Without that tangible list of names and dates, I have to invent my own backstory for each book I check out. But I don’t mind. The imagined backstory for each borrowed book can become as intriguing as the story told within the pages. Take, for instance, the many titles I’ve borrowed for book club. When I checked out Bill Bryson’s A Walk in the Woods,  I wondered whether the library’s banged-up copy had caught a ride in another hiker’s backpack as he followed in Bryson’s footsteps. As I made my way through The Shadow of the Wind, by Carlos Ruiz Zafón, I fantasized about that well-worn copy traveling overseas and through the winding streets of Barcelona with its reader. A drop on the pages of Dandelion Wine by Ray Bradbury might have come, I thought, from another reader’s attempt to re-create the grandfather’s summer cocktail recipe. Maybe a sticky spot in Devil in the White City by Erik Larson was a remnant from someone’s craving for Cracker Jacks. A brown smudge on the pages of Kathyrn Stockett’s The Help could have been left by a spilled bite of chocolate pie. (Please, please, please tell me it was chocolate pie.)

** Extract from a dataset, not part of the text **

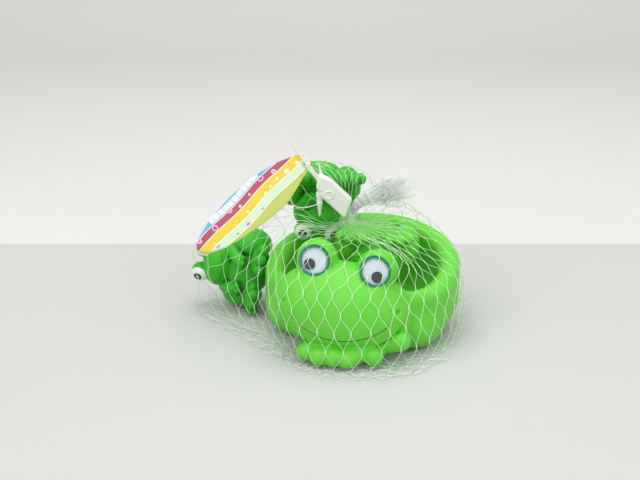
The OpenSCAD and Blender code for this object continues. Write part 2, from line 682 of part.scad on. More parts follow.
// Clip frame: z runs up the clip and strap, x across it, y its thickness
module clip_frame() {
    translate(clip_at) rotate([0, -clip_lean, 0]) children();
}

module clip_slab(z, w, t) {
    translate([0, 0, z]) scale([w, t, t * 0.6]) sphere(1 / 2, $fn = fn_mid);
}

// Frame of the card: its pin is z, its long axis runs down to the left
module card_frame() {
    clip_frame() translate([0, card_back, card_seat]) rotate([0, 180 - card_slope + clip_lean, 0])
        rotate([-90, 0, card_yaw]) children();
}

module bag_clip() {
    color("whitesmoke") difference() {
        union() {
            clip_frame() {
                hull() {
                    clip_slab(clip_t * 0.3, clip_w * 0.75, clip_t);
                    clip_slab(clip_len * 0.45, clip_w, clip_t);
                    clip_slab(clip_len * 0.92, clip_w * 0.5, clip_t * 0.6);
                }
                translate([0, 0, clip_len * 0.85]) rotate([0, clip_lean + 184, 0])
                    cylinder(h = clip_len * 0.7, r1 = clip_t * 0.32, r2 = strap_t * 0.4, $fn = fn_small);
                translate([0, 0, clip_len * 0.85]) rotate([0, clip_lean, 0])
                    cylinder(h = clip_len * 0.36, r1 = clip_t * 0.25, r2 = strap_t * 0.3, $fn = fn_small);
                translate([-strap_w / 2, -strap_t / 2, clip_len * 0.8])
                    cube([strap_w, strap_t, card_seat - clip_len * 0.8]);
                translate([0, 0, card_seat - strap_w / 2])
                    cylinder(h = tail_len, r1 = strap_t / 2, r2 = strap_t * 0.2, $fn = fn_small);
            }
            card_frame() {
                translate([0, 0, -card_back])
                    cylinder(h = card_back * 2 + strap_t / 2, r = pin_r, $fn = fn_bore);
                translate([0, 0, card_t / 2 + soft_gap])
                    cylinder(h = strap_t, r = pin_r + strap_t, $fn = fn_bore);
            }
        }
        translate(bore_point(-clip_len)) rotate(bore_lean)
            cylinder(h = clip_len * 3, r = bore_r, $fn = fn_bore);
    }
}

// Header card: a lens that hangs by the hole in its upper tip, as shares of its length and width
card_shares = [[-0.034, 0.04], [-0.026, -0.08], [0.045, -0.14], [0.166, -0.23], [0.290, -0.31], [0.447, -0.27],
    [0.604, -0.18], [0.697, -0.12], [0.792, -0.04], [0.877, 0.08], [0.935, 0.20], [0.963, 0.32], [0.945, 0.44],
    [0.878, 0.55], [0.732, 0.65], [0.527, 0.67], [0.366, 0.62], [0.254, 0.56], [0.161, 0.48], [0.080, 0.38],
    [0.0, 0.26], [-0.026, 0.15]];

module header_card() {
    color("khaki") card_frame() translate([0, 0, -card_t / 2]) linear_extrude(card_t) difference() {
        polygon([for (s = card_shares) [s[0] * card_len, s[1] * card_w]]);
        circle(r = card_hole_r, $fn = fn_hole);
    }
}

mother_shell();
mother_squeaker("body");  // mother_squeaker_body
mother_squeaker("insert");  // mother_squeaker_insert
mother_squeaker("reed");  // mother_squeaker_reed
eye_frame(0) eye_cup();  // left_eye_cup
eye_frame(0) eye_disc();  // left_eye_disc
eye_frame(0) pupil(left_pupil_angle);  // left_pupil
eye_frame(0) eye_dome();  // left_eye_dome
eye_frame(1) eye_cup();  // right_eye_cup
eye_frame(1) eye_disc();  // right_eye_disc
eye_frame(1) pupil(right_pupil_angle);  // right_pupil
eye_frame(1) eye_dome();  // right_eye_dome
baby_shell(0);  // left_baby_shell
baby_squeaker(0, "body");  // left_baby_squeaker_body
baby_squeaker(0, "insert");  // left_baby_squeaker_insert
baby_squeaker(0, "reed");  // left_baby_squeaker_reed
baby_shell(1);  // top_baby_shell
baby_squeaker(1, "body");  // top_baby_squeaker_body
baby_squeaker(1, "insert");  // top_baby_squeaker_insert
baby_squeaker(1, "reed");  // top_baby_squeaker_reed
baby_shell(2);  // tub_baby_shell
baby_squeaker(2, "body");  // tub_baby_squeaker_body
baby_squeaker(2, "insert");  // tub_baby_squeaker_insert
baby_squeaker(2, "reed");  // tub_baby_squeaker_reed
net_base();
net_pouch();
net_tail();
bag_clip();
header_card();
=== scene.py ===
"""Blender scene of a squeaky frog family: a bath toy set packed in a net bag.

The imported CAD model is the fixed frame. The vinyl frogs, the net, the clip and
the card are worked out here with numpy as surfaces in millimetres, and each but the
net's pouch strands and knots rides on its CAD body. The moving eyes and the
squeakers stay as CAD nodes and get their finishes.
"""

import logging
from dataclasses import dataclass, field
from enum import Enum
from typing import Callable, Sequence

import bpy
import numpy as np
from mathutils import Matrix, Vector


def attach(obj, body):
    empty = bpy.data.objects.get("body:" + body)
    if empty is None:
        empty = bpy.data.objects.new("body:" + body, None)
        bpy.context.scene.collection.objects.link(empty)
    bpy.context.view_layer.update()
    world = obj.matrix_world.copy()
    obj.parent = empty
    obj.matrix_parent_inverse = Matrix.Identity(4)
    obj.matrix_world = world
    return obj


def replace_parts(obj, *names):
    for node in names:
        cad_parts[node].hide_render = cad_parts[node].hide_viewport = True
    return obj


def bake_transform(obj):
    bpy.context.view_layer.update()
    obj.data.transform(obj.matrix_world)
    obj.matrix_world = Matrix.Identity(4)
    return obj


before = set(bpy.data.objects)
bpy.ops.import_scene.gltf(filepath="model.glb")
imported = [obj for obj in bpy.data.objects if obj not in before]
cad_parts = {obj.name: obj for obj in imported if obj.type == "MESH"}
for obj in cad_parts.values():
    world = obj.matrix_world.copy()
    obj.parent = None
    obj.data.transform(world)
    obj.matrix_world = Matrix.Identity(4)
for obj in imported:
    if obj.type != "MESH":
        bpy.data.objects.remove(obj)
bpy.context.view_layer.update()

log = logging.getLogger("frog_family")
logging.basicConfig(level=logging.INFO, format="%(name)s: %(message)s")

MM = 0.001
TIP = 0.02
Array = np.ndarray
Pair = tuple[float, float]
Point = tuple[float, float, float]
Part = tuple[Point, Point]
Form = Callable[[Array], Array]
Socket = bpy.types.NodeSocket
Material = bpy.types.Material
Object = bpy.types.Object


# Vector helpers


def turn(angles: Sequence[float]) -> Array:
    """Rotation by angles in degrees about x, then y, then z.

    Args:
        angles: The three angles.

    Returns:
        A 3 by 3 matrix.
    """
    (cx, cy, cz), (sx, sy, sz) = np.cos(np.radians(angles)), np.sin(np.radians(angles))
    about_x = np.array([[1, 0, 0], [0, cx, -sx], [0, sx, cx]])
    about_y = np.array([[cy, 0, sy], [0, 1, 0], [-sy, 0, cy]])
    about_z = np.array([[cz, -sz, 0], [sz, cz, 0], [0, 0, 1]])
    return about_z @ about_y @ about_x


def length(v: Array) -> Array:
    """Length of each row vector."""
    return np.sqrt((v * v).sum(-1))


def unit(v: Array) -> Array:
    """Each row vector over its own length."""
    return v / np.maximum(length(v), 1e-9)[..., None]


def ease(t: Array) -> Array:
    """Smooth step from 0 to 1 over t from 0 to 1: 3 t squared less 2 t cubed."""
    t = np.clip(t, 0.0, 1.0)
    return t * t * (3.0 - 2.0 * t)


def ramp(value: Array, low: float, high: float) -> Array:
    """Smooth step over value from low to high."""
    return ease((value - low) / (high - low))


def weld(a: Array, b: Array, radius: float) -> Array:
    """Union of two distance fields with a fillet, the polynomial smooth minimum.

    Args:
        a: Signed distance to the first form.
        b: Signed distance to the second form.
        radius: Width of the fillet in millimetres.

    Returns:
        Signed distance to the welded form.
    """
    h = np.clip(0.5 + 0.5 * (b - a) / radius, 0.0, 1.0)
    return b * (1.0 - h) + a * h - radius * h * (1.0 - h)


# Forms that the frogs are modelled from


@dataclass(frozen=True)
class Oval:
    """An ellipsoid with its middle, half sizes and turn."""

    middle: Point
    half: Point
    angles: Point = (0.0, 0.0, 0.0)

    def local(self, points: Array) -> Array:
        """Points in the oval's own frame."""
        return (points - np.array(self.middle, np.float32)) @ turn(self.angles).astype(np.float32)

    def bearings(self, points: Array) -> tuple[Array, Array]:
        """Azimuth from -y and height of points in degrees, as on a ball stretched to the oval."""
        q = self.local(points) / np.array(self.half, np.float32)
        az = np.degrees(np.arctan2(q[:, 0], -q[:, 1]))
        return az, np.degrees(np.arcsin(np.clip(q[:, 2] / np.maximum(length(q), 1e-6), -1, 1)))

    def distance(self, points: Array) -> Array:
        """Nearly the signed distance: k (k - 1) over the length of q by the squared half sizes.

        Args:
            points: Where the distance is wanted.

        Returns:
            Signed distance.
        """
        q = self.local(points)
        half = np.array(self.half, np.float32)
        k = length(q / half)
        return k * (k - 1.0) / np.maximum(length(q / (half * half)), 1e-6)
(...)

While a book spends its two-week loan with me, I’m not afraid to add to its legacy. Though I certainly don’t try to dirty up a borrowed book, it’d be a shame if I didn’t leave some sort of imprint (both literally and figuratively) on it. That doesn’t mean writing in the margins; I absolutely draw the line there. It does mean, however, that I don’t sweat it if I leave behind a splash from my hot tea in the winter or a cold beer in the summer. That small splash can create a connection between me, the borrowers that came before, and the borrowers yet to come.

The usually solitary act of reading becomes much less solitary with a library book. By virtue of being marred, injured, and dirty, a book forms a bond between all of its readers, past and present. When I see that other readers have loved a book as I have, my faith in humanity—and the humanities—is restored.